Servly’s main focus is the dashboard, and the API server’s use to communicate their status updates. Every ~5 minutes the server gets bombarded with hundreds of concurrent requests all vying for database access.
One of the issues I noticed was the occasional 502 Gateway error. There were two problems:
- Not enough nginx workers
- Not enough unicorn works with a high timeout
There is no magic formula to find out what the right balance is without running your own tests. When I started testing a simple
1 ab -c 100 -n 1000 http://foobar.servly.com/
was returning about 78 failed requests out of 1000. Good, but not good enough.
Editing the nginx configuration several more times I got rid of the writev() failed (107: Transport endpoint is not connected) while sending request to upstream error. The nginx worker count is now at 16.
The next error was a upstream timeout that would ocassionally happen during that 5 minute burst period. Modifying the number of unicorn slaves to 24, upping the backlog, and tweaking the timeout has reduced all of the gateway errors.
I was now able to scale up from 100-1000 concurrent requests without any failures being reported from ab.
Scaling on the cloud vs bare metal
For very small projects, or throwaway prototypes, Heroku and other free services are great. However once you’re project starts growing, the costs can grow exponentially.
Currently Servly runs on:
- 2.6Ghz Quadcore i5
- 8GB of RAM
- Intel X25 SSD. This provides excellent throughput for both the database and the workers. I also have a spare drive to do backups to (as well as offsite backups).
- Server is hosted at WooServer
I also have a MySQL slave for backups in addition to S3 and several spare VM’s running as a standby.
Software wise there are:
- 24 Unicorn slaves
- 10 Background workers
- About 3GB of data is being stored in memory from the database cache
- 24 Dynos: $827
- 10 Workers: $323
- Fugu Database: $400
- 1 Extra Large instance
I could’ve gone with a smaller medium instance, however I need the IO to be as high as possible. Even on this it’s still going to be pretty terrible, this also applies to Heroku’s offerings as well, since the Fugu database is on the very conservative side and both are layers ontop of Amazon’s EC2. 
- 2.6ghz Quadcore i5
- 8GB RAM
- 80GB Intexl X-25 SSD
- 80GB Secondary drive
- 5TB of bandwidth
For the price of running Heroku relatively maxed out on dyno’s, I could get 11 dedicated servers. Thats roughly:
- 28Ghz on 44 cores
- 88GB of RAM
- 880GB of SSD storage
- 880GB of backup storage
- 55TB of transfer
But I don’t know anything about servers
Learn. You may stumble at first, but there are plenty of outlets to get help at. You can go on Freenode’s IRC, Mailing lists, and Stack Exchange. You could even hire a part time sysadmin. Once you really start scaling the cost of using Heroku versus what you could get with bare metal becomes so great that you could eventually just hire a full time sysadmin to manage your dedicated servers.
What are others doing?
GitHub was a large player to move from the cloud at EngineYard to a more mixed infastructure of bare metal and spot instances to Rackspace.  They were able to get nearly 6x the RAM and nearly 4x the CPU cores; one of their main focal points was cost in addition to control, flexibility, capacity.
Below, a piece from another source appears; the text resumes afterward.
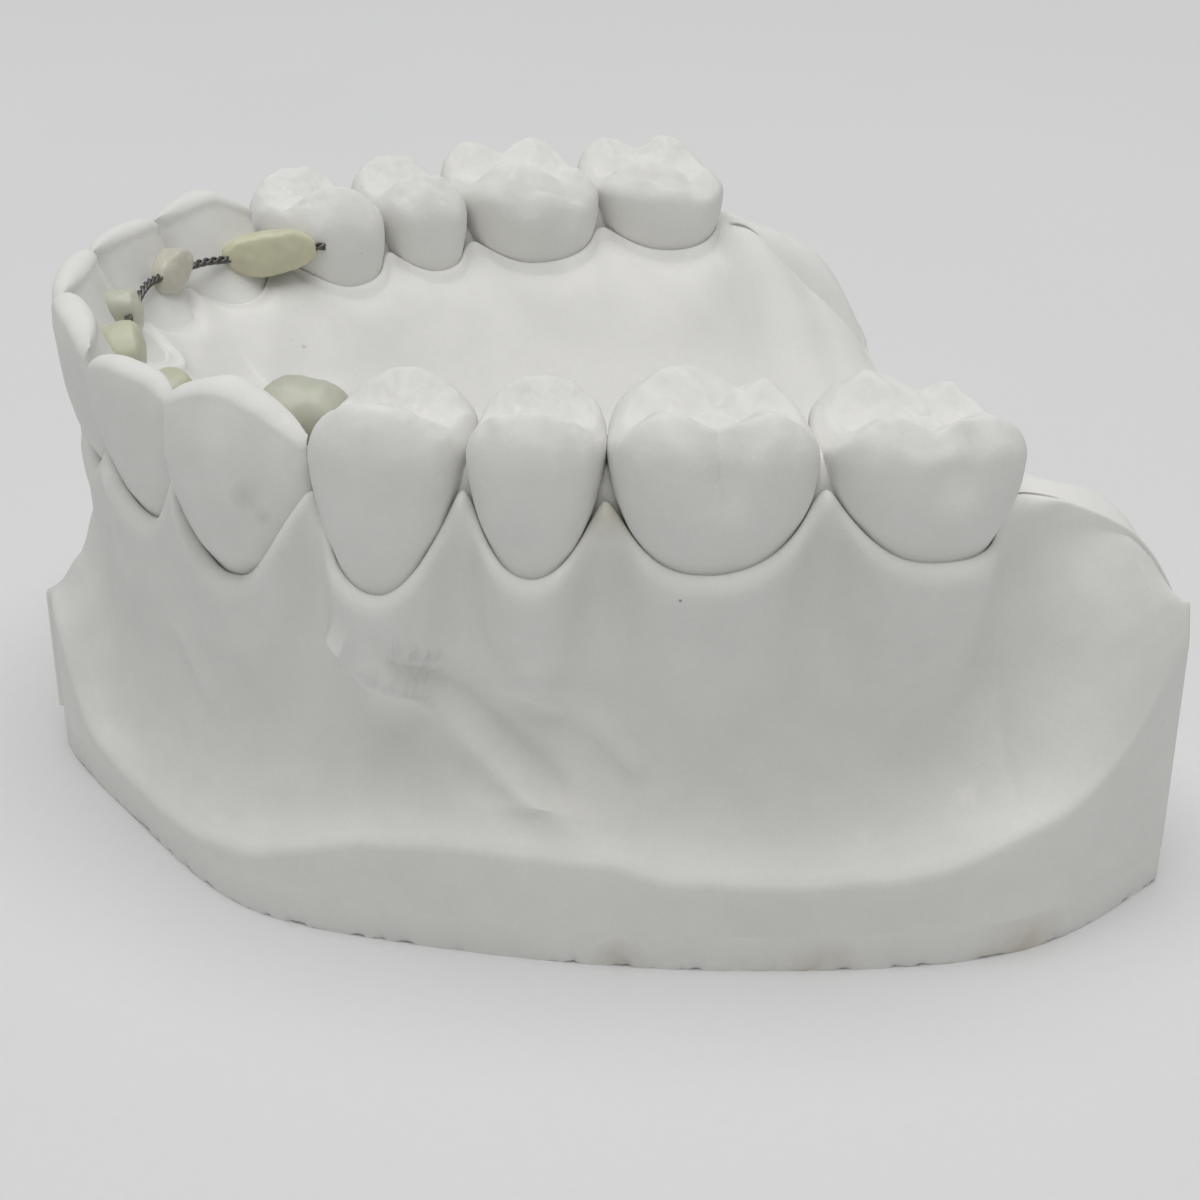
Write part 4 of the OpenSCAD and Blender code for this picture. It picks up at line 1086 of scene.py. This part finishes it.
strand_tree = twist_tree()
socket_of = {item.name: item.identifier for item in strand_tree.interface.items_tree
             if item.item_type == "SOCKET" and item.in_out == "INPUT"}
for k in range(3):
    path = bpy.data.curves.new("strand_path", "CURVE")
    path.dimensions = "3D"
    spline = path.splines.new("POLY")
    spline.points.add(len(wire_path) - 1)
    spots = np.column_stack([wire_path * MM, np.ones(len(wire_path))])
    spline.points.foreach_set("co", spots.ravel())
    carrier = bpy.data.objects.new("strand_path", path)
    bpy.context.scene.collection.objects.link(carrier)
    maker = carrier.modifiers.new("twist", "NODES")
    maker.node_group = strand_tree
    maker[socket_of["Pitch"]] = TWIST_PITCH * MM
    maker[socket_of["Twist Radius"]] = HELIX_R * MM
    maker[socket_of["Strand Radius"]] = STRAND_D / 2 * MM
    maker[socket_of["Phase"]] = k / 3
    maker[socket_of["Finish"]] = steel.material
    ready = carrier.evaluated_get(bpy.context.evaluated_depsgraph_get())
    strand_mesh = bpy.data.meshes.new_from_object(ready)
    bpy.data.objects.remove(carrier)
    bpy.data.curves.remove(path)
    skin = bmesh.new()
    skin.from_mesh(strand_mesh)
    bmesh.ops.remove_doubles(skin, verts=skin.verts, dist=1e-7)
    bmesh.ops.recalc_face_normals(skin, faces=skin.faces)
    skin.to_mesh(strand_mesh)
    skin.free()
    strand_mesh.shade_smooth()
    strand_mesh.set_sharp_from_angle(angle=math.radians(50))
    strand = bpy.data.objects.new("wire_strand_" + str(k + 1), strand_mesh)
    strand_mesh.name = strand.name
    bpy.context.scene.collection.objects.link(strand)
    steel.wear(strand)
    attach(strand, "root")
    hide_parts("retainer_strand_" + str(k + 1))


# ---------------------------------------------------------------------------------------
# Bonding pads. Drops of tooth-coloured filling resin laid over the wire on each front tooth
# and cured there: uneven domes, glossier than the plaster, from sand to grey-green.
PAD_AROUND = 48
PAD_STEPS = 34
PAD_DEPTH = 2.4


def pad_resin(name, light, shade, seed):
    resin = Finish(name)
    place = resin.place()
    clouds = resin.uneven(place, 2.4, 2.0, 0.5, seed)
    streaks = resin.uneven(place, 0.6, 3.0, 0.6, seed + 2)
    grain = resin.uneven(place, 0.12, 2.0, 0.6, seed + 4)
    # Pointiness paints the resin's ridges paler and its creases darker: painted highlight and painted shade,
    # on top of the cloudy and streaky tone.
    tone = (clouds - 0.5) * 1.6 + 0.5 + (streaks - 0.5) * 0.7 + (resin.edges() - 0.5) * 1.5
    resin.surface({"Base Color": resin.mixed(tone.limited(), shade, light),
                   "Normal": resin.bump(0.35, 0.06 * MM, streaks * 0.7 + grain * 0.3),
                   "Roughness": 0.42 + (grain - 0.5) * 0.3, "Subsurface Weight": 0.3,
                   "Subsurface Radius": (0.6, 0.45, 0.3), "Subsurface Scale": 0.6 * MM,
                   "Coat Weight": 0.18 + (clouds - 0.5) * 0.2, "Coat Roughness": 0.25})
    return resin


SAND = ((0.66, 0.65, 0.45, 1), (0.56, 0.55, 0.41, 1))
CLAY = ((0.62, 0.61, 0.52, 1), (0.52, 0.50, 0.42, 1))
SAGE = ((0.59, 0.60, 0.50, 1), (0.48, 0.49, 0.40, 1))
OLIVE = ((0.60, 0.60, 0.46, 1), (0.49, 0.50, 0.37, 1))
mid_1 = (CONTACTS[0] + CONTACTS[1]) / 2
mid_2 = (CONTACTS[1] + CONTACTS[2]) / 2
# Node, signed place on the wire, half length, half height, raised by, thickness over the wire,
# lean of the ends, sharpness of the ends and colours
PADS = [("left_canine_pad", -CANINE_PAD_S - 0.3, 2.95, 1.38, 0.0, 0.45, 0.1, 0.55, SAND),
        ("left_lateral_pad", -mid_2 * 1.04 - 1.2, 1.95, 1.2, 0.0, 0.4, -0.5, 0.5, CLAY),
        ("left_central_pad", -mid_1 * 0.95 - 0.8, 1.8, 1.4, 0.0, 0.4, 0.1, 0.5, SAGE),
        ("right_central_pad", mid_1 * 0.95, 2.5, 1.5, 0.1, 0.45, 0.2, 0.6, OLIVE),
        ("right_lateral_pad", mid_2 * 1.04, 1.8, 1.35, 0.0, 0.4, 0.1, 0.55, OLIVE),
        ("right_canine_pad", CANINE_PAD_S, 2.5, 1.7, 0.45, 0.5, -0.4, 0.65, SAGE)]
for n, (node, centre_s, half, tall, raised, thick, lean, point, colours) in enumerate(PADS):
    rings = []
    for t in np.linspace(-0.998, 0.998, PAD_STEPS):
        s = centre_s + half * t
        w = on_wire(s)
        ahead = on_wire(s + 0.3) - on_wire(s - 0.3)
        ahead /= np.linalg.norm(ahead)
        out = np.array([ahead[1], -ahead[0], 0])
        size = (1 - abs(t) ** 2.2) ** point
        a = -2 * math.pi * np.arange(PAD_AROUND) / PAD_AROUND
        depth = np.where(np.cos(a) > 0, PAD_DEPTH, thick + BUNDLE_R)
        ring = (w + out * (np.cos(a) * depth * size)[:, None]
                + np.array([0, 0, 1]) * (np.sin(a) * tall * size)[:, None])
        ring[:, 2] += lean * t + raised * size
        lumps = ripple(ring + n * 13, 1.5) * 0.16 * size
        ring = ring + out * (-np.abs(np.cos(a)) * lumps)[:, None]
        ring[:, 2] += np.sin(a) * lumps
        rings.append(ring)
    blob = close_rings("resin_" + node, rings)
    pad_resin("cured_resin_" + node, colours[0], colours[1], 3.0 * n).wear(blob)
    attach(blob, "root")
    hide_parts(node)


# ---------------------------------------------------------------------------------------
# Table, light and camera: a plain pale table under broad soft light from above.
floor_mesh = bpy.data.meshes.new("table")
corners = [(-1.5, -1.5, 0), (1.5, -1.5, 0), (1.5, 1.5, 0), (-1.5, 1.5, 0)]
floor_mesh.from_pydata(corners, [], [(0, 1, 2, 3)])
table = bpy.data.objects.new("table", floor_mesh)
bpy.context.scene.collection.objects.link(table)
paper = Finish("pale_table")
place = paper.place()
clouds = paper.uneven(place, 60, 3.0, 0.5, 1.0)
fibres = paper.uneven(place, 0.8, 3.0, 0.6, 2.0)
colour = paper.mixed((0.5 + (clouds - 0.5) * 0.6 + (fibres - 0.5) * 0.5).limited(),
                     (0.70, 0.705, 0.71, 1), (0.75, 0.755, 0.76, 1))
paper.surface({"Base Color": colour, "Normal": paper.bump(0.15, 0.1 * MM, fibres),
               "Roughness": 0.85 + (fibres - 0.5) * 0.1, "Specular IOR Level": 0.15})
paper.wear(table)

world = bpy.data.worlds.new("studio")
bpy.context.scene.world = world
world.use_nodes = True
world.node_tree.nodes["Background"].inputs["Color"].default_value = (1.0, 1.0, 1.0, 1)
world.node_tree.nodes["Background"].inputs["Strength"].default_value = 0.32
bpy.context.scene.view_settings.view_transform = "Standard"


def soft_light(name, spot, aim, size, power):
    lamp = bpy.data.lights.new(name, "AREA")
    lamp.shape = "DISK"
    lamp.size = size
    lamp.energy = power
    lamp.color = (1.0, 0.995, 0.985)
    holder = bpy.data.objects.new(name, lamp)
    bpy.context.scene.collection.objects.link(holder)
    holder.location = spot
    holder.rotation_euler = (Vector(aim) - Vector(spot)).to_track_quat("-Z", "Y").to_euler()


soft_light("overhead", (0.08, -0.05, 1.5), (0.0, 0.0, 0.0), 1.6, 16.5)

CAMERA_SPOT = (0.111547, -0.020121, 0.058119)
CAMERA_TURN = -0.216
CAMERA_DOWN = 0.430
CAMERA_ROLL = 0.004
forward = Vector((-math.cos(CAMERA_TURN) * math.cos(CAMERA_DOWN),
                  -math.sin(CAMERA_TURN) * math.cos(CAMERA_DOWN), -math.sin(CAMERA_DOWN)))
right = forward.cross(Vector((0, 0, 1))).normalized()
upward = right.cross(forward)
rolled_right = right * math.cos(CAMERA_ROLL) + upward * math.sin(CAMERA_ROLL)
rolled_up = upward * math.cos(CAMERA_ROLL) - right * math.sin(CAMERA_ROLL)
lens = bpy.data.cameras.new("camera")
lens.sensor_width = 36
lens.lens = 61.83
lens.clip_start = 0.005
viewer = bpy.data.objects.new("camera", lens)
bpy.context.scene.collection.objects.link(viewer)
frame_axes = Matrix((rolled_right, rolled_up, -forward)).transposed().to_4x4()
viewer.matrix_world = Matrix.Translation(Vector(CAMERA_SPOT)) @ frame_axes
bpy.context.scene.camera = viewer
There are also plenty of success stories over at Heroku’s success page: http://success.heroku.com/
What the cloud is good for
Temporary data crunching. Have a sudden spike in your job queue? Crank up some more virtual machines to plow through them, then turn them off to save money. All of this can be automated with tools like Blueprint, Puppet, and Chef.
Backups. With the price of S3 being around 8 cents per GB, its entirely feasable to back everything up off site for disaster recovery to the cloud.
You and your team need to evaluate your business needs and decide on what option is best for your company. If you already have a competent sysadmin or a developer who has played both roles before, it would make much more sense to use bare metal. If no one in your team has the experience, or time, to learn devops, then a PaaS solution like Heroku would be a more logical choice.